The initial color temperature settings I see on my RAW imports vary quite a bit. I'm assuming that LR4 looks at the image and somehow comes up with a suggested color temp setting, is that right? 

The camera is a Fujufilm X100.

Thanks,

Gary


----------



## carson (Oct 14, 2012)

I doubt that LR makes any assumptions, it would use the temp from the RAW data your camera provides.


----------



## Resoman (Oct 14, 2012)

I guess that's the question: does RAW data include a "suggested" color temp, or is that determination left for the conversion process? 
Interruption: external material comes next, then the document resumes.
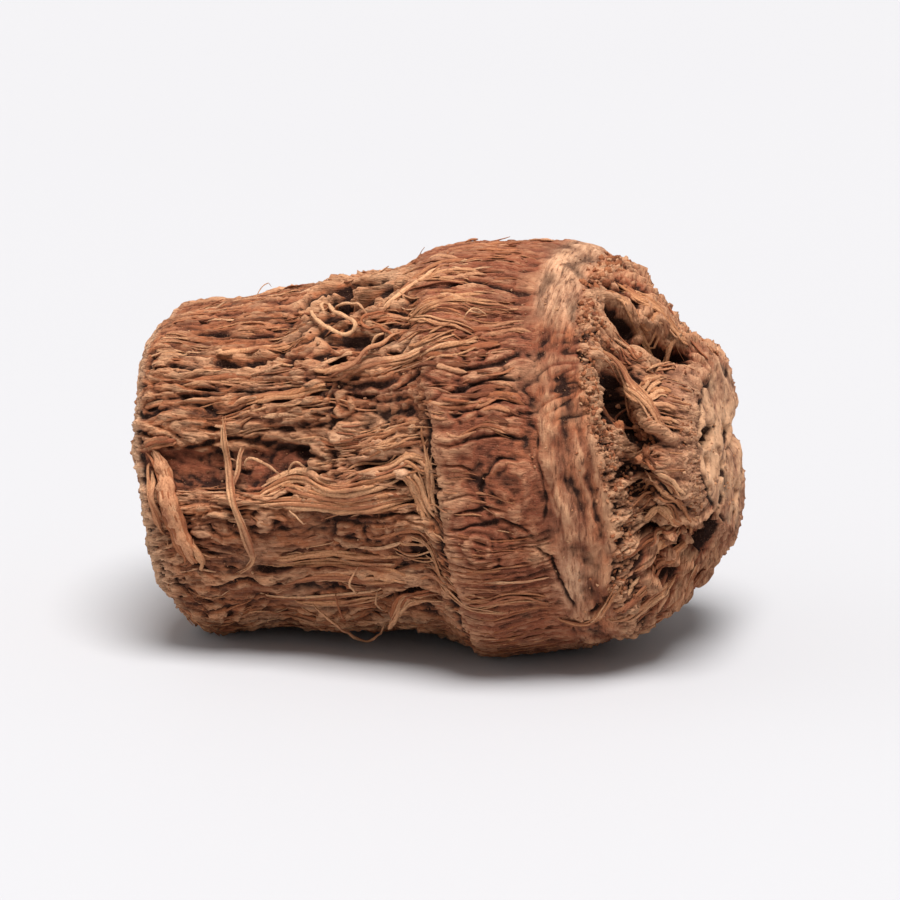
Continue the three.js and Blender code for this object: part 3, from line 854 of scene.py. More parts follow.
# -------- materials
class Shader:
    """A material, with short ways to add nodes to it."""

    def __init__(self, name):
        self.mat = bpy.data.materials.new(name)
        self.mat.use_nodes = True
        self.tree = self.mat.node_tree
        self.tree.nodes.clear()

    def add(self, kind, inputs=None, **settings):
        n = self.tree.nodes.new(kind)
        for key, value in settings.items():
            setattr(n, key, value)
        for key, value in (inputs or {}).items():
            self.put(n, key, value)
        return n

    def put(self, n, key, value):
        socket = n.inputs[key]
        if isinstance(value, bpy.types.NodeSocket):
            self.tree.links.new(value, socket)
        else:
            socket.default_value = value

    def attribute(self, name, output="Fac"):
        return self.add("ShaderNodeAttribute", attribute_name=name).outputs[output]

    def object_place(self):
        return self.add("ShaderNodeTexCoord").outputs["Object"]

    def mapped(self, vector, scale):
        return self.add("ShaderNodeMapping", {"Vector": vector, "Scale": scale}).outputs[0]

    def times(self, a, b):
        return self.add("ShaderNodeMath", {0: a, 1: b}, operation="MULTIPLY").outputs[0]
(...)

Of course, .jpg data includes a color temperature setting - I didn't think that RAW did...

Gary


----------



## erro (Oct 14, 2012)

LR does read the white-balance setting for RAW files. So any settings you (or the camera automatically) set for the white balance will be honoured by LR. Most other settings for RAW-files that are camera specific (sharpening, saturation, "picture styles" and so on) are ignored by LR. Most other generic raw converters work the same way. As opposed to the camera manufacturers own raw converters, which will read all (most?) settings from their own cameras, but won't handle raw files from any other camera manufacturer at all.


----------



## Brad Snyder (Oct 15, 2012)

Lr does understand and use the WB settings in your camera raw files. But to be clear, this is not as simple as parsing out a string such as "6500K". It's more a mathematical determination of the location of the WB point in a multi-dimensional table. That's why you see color-appropriate results even with moderately varying WB coefficients, LR vs. camera.


----------



## bobrobert (Oct 15, 2012)

All settings are in reality a suggestion and not set in stone. Try a setting that you think mimics the mood of your image. A sunset image would possibly benefit from a cloudy setting but the recommendation is to set daylight in camera. Contradictory?


----------